A pretty beach in Jacmel. And a good place to remember the dead. Phoenix Junior is honoring the lost souls of the earthquake by drawing on the rocks that crushed them.

It's called rubble art says rubble artist Phoenix Junior. “Sometimes I use like people breaking arm or people crying. But you always feel sadness in my art. After the earthquake, all my art has become sad,” he said.

Jacmel too has become sad. It was hit hard in last year’s earthquake. But its artists are striking back.

At the art center that almost collapsed, artists are using rubble to do something that, to them, makes sense. Rubble art has become popular here like the town's other artistic productions, such as its famous paper mache creatures at carnival time.

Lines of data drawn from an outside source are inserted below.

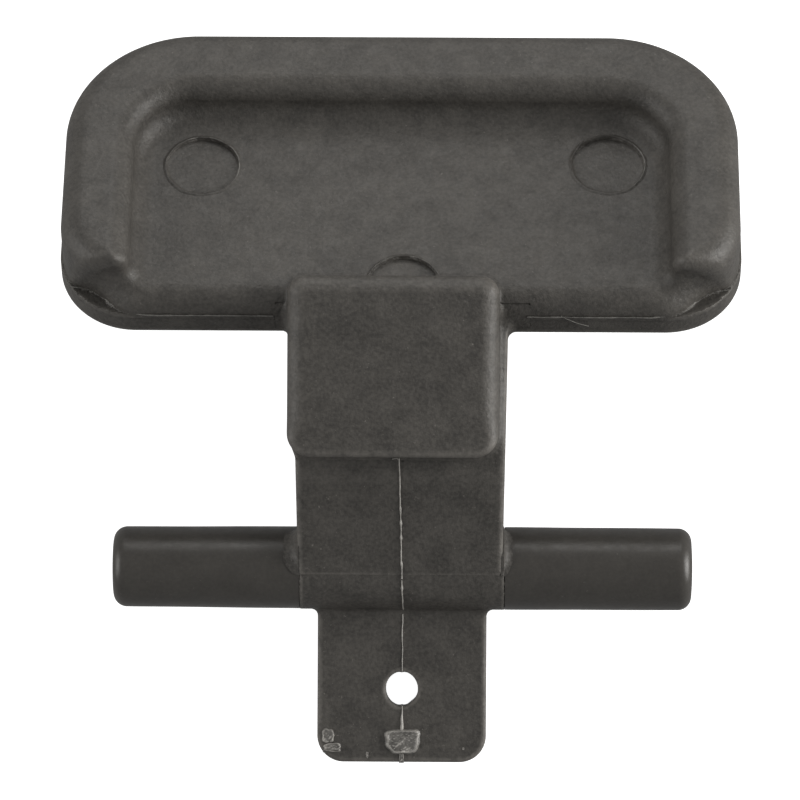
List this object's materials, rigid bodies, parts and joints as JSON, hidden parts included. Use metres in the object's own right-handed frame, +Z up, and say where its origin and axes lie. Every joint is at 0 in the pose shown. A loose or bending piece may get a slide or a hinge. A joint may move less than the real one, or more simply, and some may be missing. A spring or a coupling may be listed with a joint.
{
  "type": "radiator bleed key",
  "caption": "Hand key with a dished finger grip on a flat-fronted stem, a turning cross bar, a holed tongue and a square socket for a bleed valve.",
  "frame": {"origin": "middle of the bounding box in X and Y, on the surface that the key lies on", "axes": "+X along the cross bar, +Y from the tongue towards the grip, +Z up out of the key's front"},
  "size_m": [0.066, 0.0717, 0.0223],
  "materials": {
    "grip_plastic": "fine spark-eroded texture",
    "stem_plastic": "fine matte texture",
    "bar_plastic": "smooth, semi-gloss",
    "rod_steel": "drawn",
    "socket_brass": "machined"
  },
  "bodies": {
    "key": {"grip_dish": "grip_plastic", "grip_back": "grip_plastic", "front_block": "grip_plastic", "stem_left": "stem_plastic", "stem_right": "stem_plastic", "socket_insert": "socket_brass"},
    "bar": {"cross_rod": "rod_steel", "bar_arm_left": "bar_plastic", "bar_arm_right": "bar_plastic"}
  },
  "joints": [
    {"name": "bar_turn", "type": "hinge", "parent": "key", "child": "bar", "pos_m": [0, -0.01688, 0.00545], "axis": [1, 0, 0], "continuous": true}
  ]
}
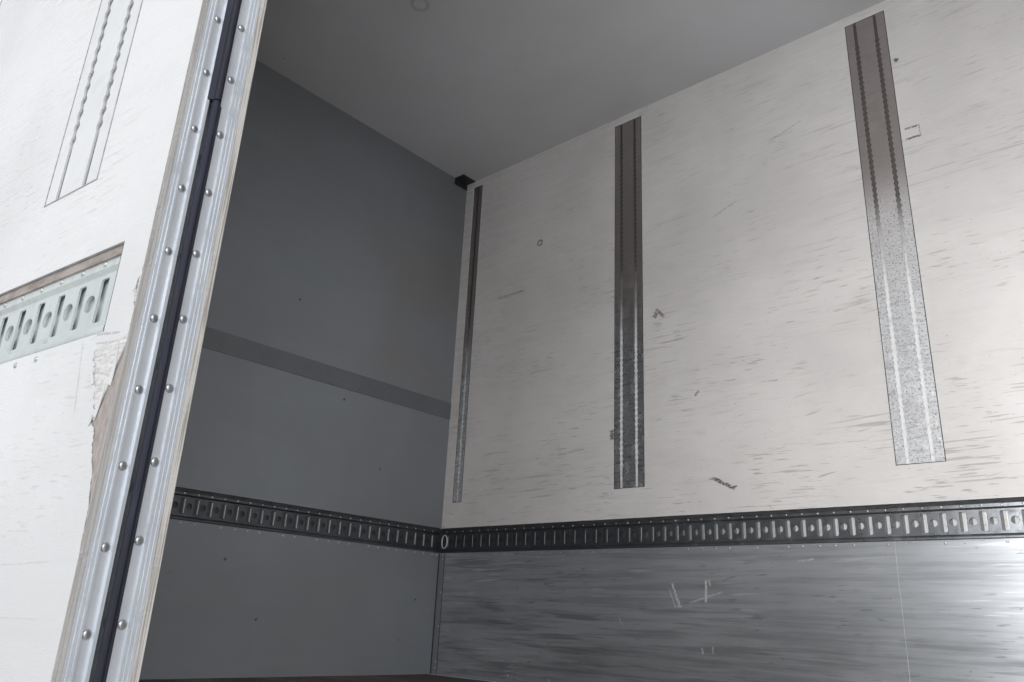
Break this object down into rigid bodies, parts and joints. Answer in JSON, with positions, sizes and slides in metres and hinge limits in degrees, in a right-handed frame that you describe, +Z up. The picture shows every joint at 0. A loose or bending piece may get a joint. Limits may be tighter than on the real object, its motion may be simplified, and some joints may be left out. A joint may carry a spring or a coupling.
{
  "type": "side-opening cargo box body of a rigid truck",
  "caption": "Cargo box body with a fixed front side section, hinged side leaves on the left, rear doors, slotted lashing rails, deck tracks and kick plates; one side leaf folded open.",
  "frame": {"origin": "On the centreline, in the plane under the two bearers, in the middle of the four chassis bolt holes.", "axes": "+X to the rear along the box, +Y to the vehicle's right, +Z up. The opened side is -Y."},
  "size_m": [7.5063, 2.7534, 3.068],
  "materials": {
    "white_lining": "white glass-fibre faced panel, scuffed",
    "grey_lining": "grey coated panel",
    "roof_skin": "white glass-fibre faced roof panel",
    "aluminium_profile": "extruded, brushed by use",
    "kick_aluminium": "rolled sheet with long scuffs",
    "rail_steel": "galvanised sheet",
    "zinc_steel": "zinc plated",
    "galvanised_steel": "hot-dip galvanised",
    "frame_paint": "white painted steel",
    "hinge_rubber": "black hose over the knuckles",
    "lamp_lens": "amber lens",
    "deck_board": "phenolic faced plywood"
  },
  "bodies": {
    "body_shell": {"bearers": "galvanised_steel", "cross_members": "galvanised_steel", "floor_deck": "deck_board", "sills": "aluminium_profile", "right_wall": "white_lining", "right_lashing_rail": "rail_steel", "right_deck_tracks": "aluminium_profile", "right_kick_plates": "kick_aluminium", "front_wall": "grey_lining", "front_lashing_rail": "rail_steel", "front_strip": "kick_aluminium", "front_corner_posts": "aluminium_profile", "roof_panel": "roof_skin", "roof_rails": "aluminium_profile", "roof_front_rail": "aluminium_profile", "left_fixed_panel": "white_lining", "left_load_rails": "rail_steel", "left_hinge_edge": "aluminium_profile", "side_pillar": "frame_paint", "rear_post_left": "frame_paint", "rear_post_right": "frame_paint", "rear_header": "frame_paint", "rear_sill": "frame_paint", "rear_hinge_brackets": "zinc_steel", "side_hinges": "hinge_rubber", "lock_keepers": "zinc_steel", "marker_lamps": "lamp_lens"},
    "leaf_1": {"leaf_1_panel": "white_lining", "leaf_1_frame": "aluminium_profile", "leaf_1_load_rails": "rail_steel", "leaf_1_lock_gear": "zinc_steel", "leaf_1_knuckle": "hinge_rubber"},
    "leaf_2": {"leaf_2_panel": "white_lining", "leaf_2_frame": "aluminium_profile", "leaf_2_load_rails": "rail_steel", "leaf_2_lock_gear": "zinc_steel", "leaf_2_knuckle": "hinge_rubber"},
    "leaf_3": {"leaf_3_panel": "white_lining", "leaf_3_frame": "aluminium_profile", "leaf_3_load_rails": "rail_steel", "leaf_3_lock_gear": "zinc_steel", "leaf_3_knuckle": "hinge_rubber"},
    "leaf_4": {"leaf_4_panel": "white_lining", "leaf_4_frame": "aluminium_profile", "leaf_4_load_rails": "rail_steel", "leaf_4_lock_gear": "zinc_steel", "leaf_4_knuckle": "hinge_rubber"},
    "rear_door_left": {"rear_door_left_panel": "white_lining", "rear_door_left_fittings": "zinc_steel"},
    "rear_door_right": {"rear_door_right_panel": "white_lining", "rear_door_right_fittings": "zinc_steel"}
  },
  "joints": [
    {"name": "leaf_1_hinge", "type": "hinge", "parent": "body_shell", "child": "leaf_1", "pos_m": [-1.524, -1.282, 1.5], "axis": [0, 0, -1], "range_deg": [-174, 0]},
    {"name": "leaf_2_hinge", "type": "hinge", "parent": "body_shell", "child": "leaf_2", "pos_m": [0.97, -1.282, 1.5], "axis": [0, 0, 1], "range_deg": [0, 174]},
    {"name": "leaf_3_hinge", "type": "hinge", "parent": "body_shell", "child": "leaf_3", "pos_m": [1.084, -1.282, 1.5], "axis": [0, 0, 1], "range_deg": [-174, 0]},
    {"name": "leaf_4_hinge", "type": "hinge", "parent": "body_shell", "child": "leaf_4", "pos_m": [3.578, -1.282, 1.5], "axis": [0, 0, 1], "range_deg": [0, 174]},
    {"name": "rear_door_left_hinge", "type": "hinge", "parent": "body_shell", "child": "rear_door_left", "pos_m": [3.751, -1.283, 1.5], "axis": [0, 0, 1], "range_deg": [-265, 0]},
    {"name": "rear_door_right_hinge", "type": "hinge", "parent": "body_shell", "child": "rear_door_right", "pos_m": [3.751, 1.283, 1.5], "axis": [0, 0, -1], "range_deg": [-265, 0]}
  ]
}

Children are learning to be the paper mache masters of the future. But they also want to be rubble artists. George Metellus directs the Art Creation Foundation for Children. “They say ‘let’s do something to let people know that Haiti will not perish, that we will survive after the earthquake,’” said Metellus.

And that's what they did, by making a mosaic wall beside the sea. It's made partly from the fragments of a destroyed city.

Rochmond Domond, a young artist who helped build the wall, had to relive dreadful memories. “People were with me at four when the earthquake happened - and then they were dead,” he stated.

Joseph Stevenson is Phoenix Junior’s friend. Rubble art is about dealing with memories, but he doesn’t go to the beach to remember the dead. He comes here, to where a school once stood. “The first rubble art rock I sold, I took from here,” he said.

It’s a tragic place but inspiring for some.

Jacmel’s artists have turned these rocks into very powerful things. They’ve been used to remember lost friends - or to say a last goodbye to them. They’ve been used to store Haitian hope and Haitian pride. And in this way, they’re helping to rebuild a country.